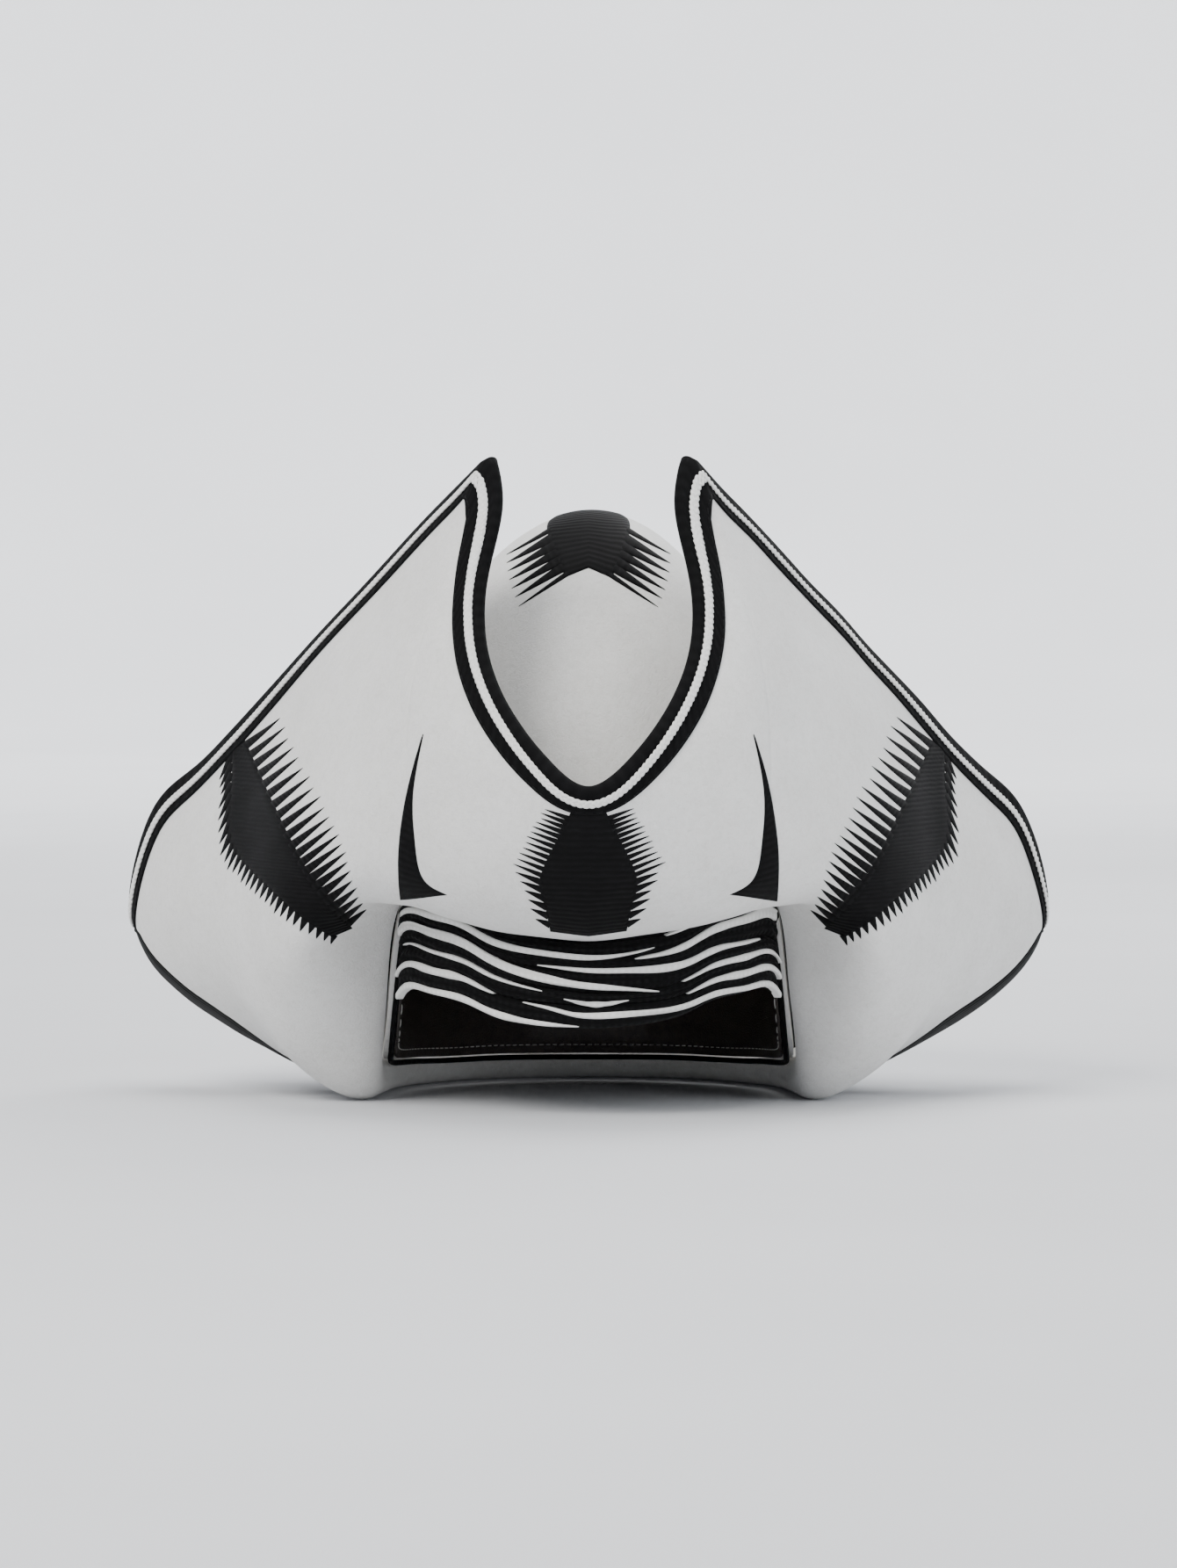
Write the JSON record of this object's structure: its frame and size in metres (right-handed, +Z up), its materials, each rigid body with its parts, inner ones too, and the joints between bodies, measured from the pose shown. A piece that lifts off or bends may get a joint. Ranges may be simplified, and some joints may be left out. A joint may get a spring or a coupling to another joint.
{
  "type": "pirate hat",
  "caption": "Adult cocked hat: domed crown, brim folded into two tall front peaks, two side flaps and a back flap, bound edge, dark appliques and a sewn-in headscarf front.",
  "frame": {"origin": "on the head opening's vertical axis, at the level of the lowest fold of the brim, where the hat stands", "axes": "+X to the wearer's left, -Y to the front of the hat, +Z up; X = 0 is the plane of symmetry"},
  "size_m": [0.3982, 0.3356, 0.2715],
  "materials": {
    "white_felt": "wool felt, close short nap",
    "inner_felt": "wool felt, close short nap",
    "buckram": "open woven, starched",
    "lining_cloth": "smooth satin weave",
    "sweatband_hide": "smooth, soft sheen",
    "black_ribbon": "grosgrain rib",
    "white_braid": "plaited cord",
    "spring_wire": "drawn",
    "pad_foam": "knit over foam",
    "black_applique": "velvet felt",
    "scarf_cloth": "plain cotton weave",
    "scarf_hem_cloth": "cotton piping"
  },
  "bodies": {
    "root": {"crown_felt_front": "white_felt", "crown_felt_back": "white_felt", "crown_buckram": "buckram", "lining_tip": "lining_cloth", "lining_side": "lining_cloth", "sweatband": "sweatband_hide", "sweatband_welt": "black_ribbon", "sweatband_bow": "black_ribbon", "forehead_pad": "pad_foam", "hat_band": "black_ribbon", "under_felt_front": "white_felt", "under_felt_left": "white_felt", "under_felt_back": "white_felt", "under_felt_right": "white_felt", "brim_buckram": "buckram", "upper_felt": "inner_felt", "brim_wire": "spring_wire", "edge_binding": "black_ribbon", "white_braid": "white_braid", "wing_applique_left": "black_applique", "wing_applique_right": "black_applique", "spout_applique": "black_applique", "crown_applique": "black_applique", "crease_applique_left": "black_applique", "crease_applique_right": "black_applique", "fold_applique_left": "black_applique", "fold_applique_right": "black_applique", "scarf_backing": "scarf_cloth", "scarf_turn_1": "scarf_cloth", "scarf_turn_2": "scarf_cloth", "scarf_turn_3": "scarf_cloth", "scarf_turn_4": "scarf_cloth", "scarf_turn_5": "scarf_cloth", "scarf_hem_1": "scarf_hem_cloth", "scarf_hem_2": "scarf_hem_cloth", "scarf_hem_3": "scarf_hem_cloth", "scarf_hem_4": "scarf_hem_cloth"}
  },
  "joints": []
}
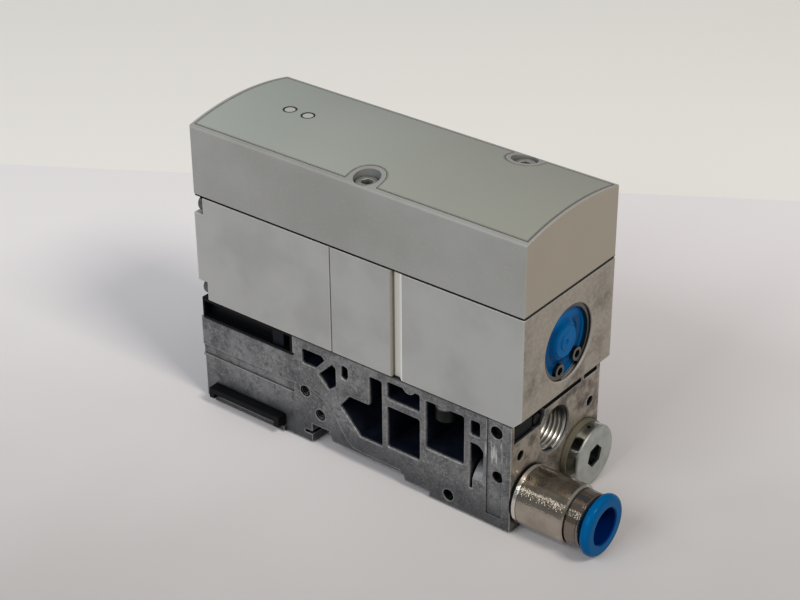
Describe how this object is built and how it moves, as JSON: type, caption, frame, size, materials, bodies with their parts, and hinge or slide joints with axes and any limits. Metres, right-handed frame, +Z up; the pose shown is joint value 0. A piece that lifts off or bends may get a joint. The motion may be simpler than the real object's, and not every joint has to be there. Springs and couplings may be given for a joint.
{
  "type": "proportional pressure regulator",
  "caption": "Proportional pressure regulator of a valve terminal on its cast sub-base, with crowned electronics cover, push-in tube fitting, blanking plug and open port.",
  "frame": {"origin": "centre of the flat seat in the underside that rests on the 35 mm rail, at mid width and on the rail's centre line", "axes": "+X along the length, towards the air ports; +Y across the width, towards the side that takes the next sub-base's plug; +Z up, away from the rail"},
  "size_m": [0.1333, 0.0443, 0.0896],
  "materials": {
    "cast_aluminium": "as cast, tumbled, mottled mid grey",
    "body_aluminium": "fine satin grey, stained at the port end",
    "cover_plastic": "fine satin grey",
    "label_film": "matt printed film, left blank",
    "black_plastic": "satin moulded black",
    "slate_plastic": "satin slate",
    "seal_rubber": "matt black",
    "olive_seal": "matt olive",
    "blue_plastic": "glossy blue",
    "nickel": "nickel plate, lightly scuffed",
    "zinc_steel": "pale zinc plate",
    "screw_steel": "darkened steel",
    "dark_steel": "blackened steel",
    "spring_steel": "bare spring steel",
    "ground_steel": "ground",
    "brass_contact": "bare",
    "copper_wire": "enamelled copper wire",
    "circuit_green": "solder mask",
    "light_pipe": "clear, frosted ends"
  },
  "bodies": {
    "housing": {"sub_base": "cast_aluminium", "pocket_insert": "black_plastic", "insert_screw": "dark_steel", "base_gasket": "seal_rubber", "electronics_carrier": "black_plastic", "window_blocks": "slate_plastic", "link_header": "black_plastic", "bus_board": "circuit_green", "bus_plug": "black_plastic", "bus_contacts": "brass_contact", "bus_socket": "black_plastic", "pilot_housing": "body_aluminium", "intermediate_plate": "body_aluminium", "regulator_body": "body_aluminium", "housing_screws": "dark_steel", "plate_screws": "dark_steel", "mounting_screws": "screw_steel", "top_cover": "cover_plastic", "label_film": "label_film", "status_lights": "light_pipe", "light_chips": "black_plastic", "cover_seal": "seal_rubber", "circuit_board": "circuit_green", "board_standoffs": "zinc_steel", "board_screws": "zinc_steel", "control_chips": "black_plastic", "riser_board": "circuit_green", "pressure_sensor": "zinc_steel", "sensor_seal": "seal_rubber", "coil_frames": "ground_steel", "coil_bobbins": "black_plastic", "coil_windings": "copper_wire", "coil_cores": "ground_steel", "valve_sleeve": "ground_steel", "sleeve_seals": "seal_rubber", "return_spring": "spring_steel", "closing_plug": "blue_plastic", "closing_plug_seal": "seal_rubber", "retaining_ring": "spring_steel", "fitting_body": "nickel", "fitting_cartridge": "nickel", "fitting_seal": "seal_rubber", "tube_seal": "seal_rubber", "grab_ring": "spring_steel", "blanking_plug": "zinc_steel", "blanking_seal": "olive_seal", "armature_spring_near": "spring_steel", "armature_spring_far": "spring_steel"},
    "spool": {"main_spool": "ground_steel", "control_piston": "ground_steel", "piston_seal": "seal_rubber"},
    "armature_near": {"armature_near": "ground_steel"},
    "armature_far": {"armature_far": "ground_steel"},
    "release_ring": {"release_ring": "blue_plastic"}
  },
  "joints": [
    {"name": "spool_slide", "type": "slide", "parent": "housing", "child": "spool", "axis": [1, 0, 0], "range_m": [0, 0.0015], "stiffness_N_per_m": 3000, "springref_m": -0.0005, "deforming": ["return_spring"]},
    {"name": "armature_near_slide", "type": "slide", "parent": "housing", "child": "armature_near", "axis": [-1, 0, 0], "range_m": [0, 0.0005], "stiffness_N_per_m": 500, "springref_m": -0.0004, "deforming": ["armature_spring_near"]},
    {"name": "armature_far_slide", "type": "slide", "parent": "housing", "child": "armature_far", "axis": [-1, 0, 0], "range_m": [0, 0.0005], "stiffness_N_per_m": 500, "springref_m": -0.0004, "deforming": ["armature_spring_far"]},
    {"name": "release_slide", "type": "slide", "parent": "housing", "child": "release_ring", "axis": [-1, 0, 0], "range_m": [0, 0.0008], "stiffness_N_per_m": 2000, "springref_m": -0.0003}
  ]
}
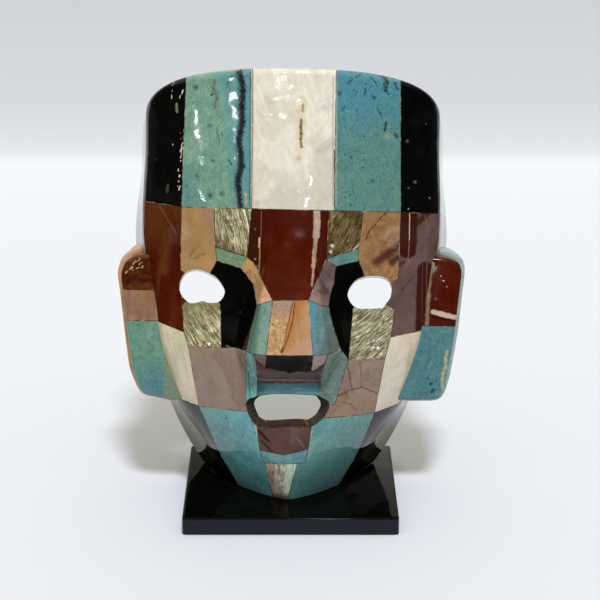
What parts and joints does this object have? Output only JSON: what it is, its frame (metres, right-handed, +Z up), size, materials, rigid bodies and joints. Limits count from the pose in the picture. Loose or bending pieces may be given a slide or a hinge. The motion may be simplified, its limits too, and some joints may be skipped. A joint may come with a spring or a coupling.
{
  "type": "stone mask",
  "caption": "Hollow mosaic mask with open eyes and mouth, glued up from polished slabs, leaning back a little on a square plinth.",
  "frame": {"origin": "centre of the plinth's underside", "axes": "+Z up, -Y the way the face looks, +X to the viewer's right"},
  "size_m": [0.1578, 0.095, 0.1991],
  "materials": {
    "black_stone": "polished",
    "teal_stone": "polished",
    "blue_teal_stone": "polished",
    "white_stone": "polished",
    "red_stone": "polished",
    "tan_stone": "polished",
    "mauve_stone": "polished",
    "pearl_stone": "polished",
    "salmon_stone": "polished"
  },
  "bodies": {
    "root": {"plinth": "black_stone", "forehead_black_left": "black_stone", "forehead_teal_left": "teal_stone", "forehead_white": "white_stone", "forehead_blue_right": "blue_teal_stone", "forehead_black_right": "black_stone", "temple_red_left": "red_stone", "brow_tan_left": "tan_stone", "brow_pearl_left": "pearl_stone", "brow_red_centre": "red_stone", "brow_pearl_right": "pearl_stone", "brow_tan_right": "tan_stone", "temple_mauve_right": "mauve_stone", "brow_slip_teal_left": "teal_stone", "brow_slip_teal_right": "teal_stone", "bridge_tan_left": "tan_stone", "bridge_mauve_right": "mauve_stone", "eye_black_left": "black_stone", "eye_black_right": "black_stone", "cheekbone_pearl_left": "pearl_stone", "cheekbone_pearl_right": "pearl_stone", "nose_wing_left": "teal_stone", "nose_ridge_left": "tan_stone", "nose_ridge_right": "tan_stone", "nose_wing_right": "blue_teal_stone", "nose_under_left": "salmon_stone", "nose_under_centre": "black_stone", "nose_under_right": "mauve_stone", "upper_lip_mauve": "mauve_stone", "upper_lip_blue": "blue_teal_stone", "mouth_strip_left": "teal_stone", "mouth_strip_right": "teal_stone", "cheek_mauve_left": "mauve_stone", "cheek_mauve_right": "mauve_stone", "cheek_white_left": "white_stone", "cheek_white_right": "white_stone", "lower_lip": "mauve_stone", "lip_slip_teal": "teal_stone", "chin_wedge_pearl": "pearl_stone", "chin_teal_left": "teal_stone", "chin_teal_right": "teal_stone", "jaw_black_left": "black_stone", "jaw_black_right": "black_stone", "rear_ear_left": "mauve_stone", "rear_temple_left": "mauve_stone", "rear_crown_left": "teal_stone", "rear_crown_centre": "white_stone", "rear_crown_right": "teal_stone", "rear_temple_right": "mauve_stone", "rear_ear_right": "mauve_stone", "ear_teal_left": "teal_stone", "ear_tan_left": "tan_stone", "ear_red_left": "red_stone", "ear_rear_left": "salmon_stone", "ear_teal_right": "blue_teal_stone", "ear_red_right": "red_stone", "ear_rear_right": "teal_stone"}
  },
  "joints": []
}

#### [TASK STATEMENT]
In the entries above, locate every line with the word "lifts" and copy it.

#### [RESPONSE TO THIS EXERCISE]
Write the JSON record of this object's structure: its frame and size in metres (right-handed, +Z up), its materials, each rigid body with its parts, inner ones too, and the joints between bodies, measured from the pose shown. A piece that lifts off or bends may get a joint. Ranges may be simplified, and some joints may be left out. A joint may get a spring or a coupling to another joint.
Describe how this object is built and how it moves, as JSON: type, caption, frame, size, materials, bodies with their parts, and hinge or slide joints with axes and any limits. Metres, right-handed frame, +Z up; the pose shown is joint value 0. A piece that lifts off or bends may get a joint. The motion may be simpler than the real object's, and not every joint has to be there. Springs and couplings may be given for a joint.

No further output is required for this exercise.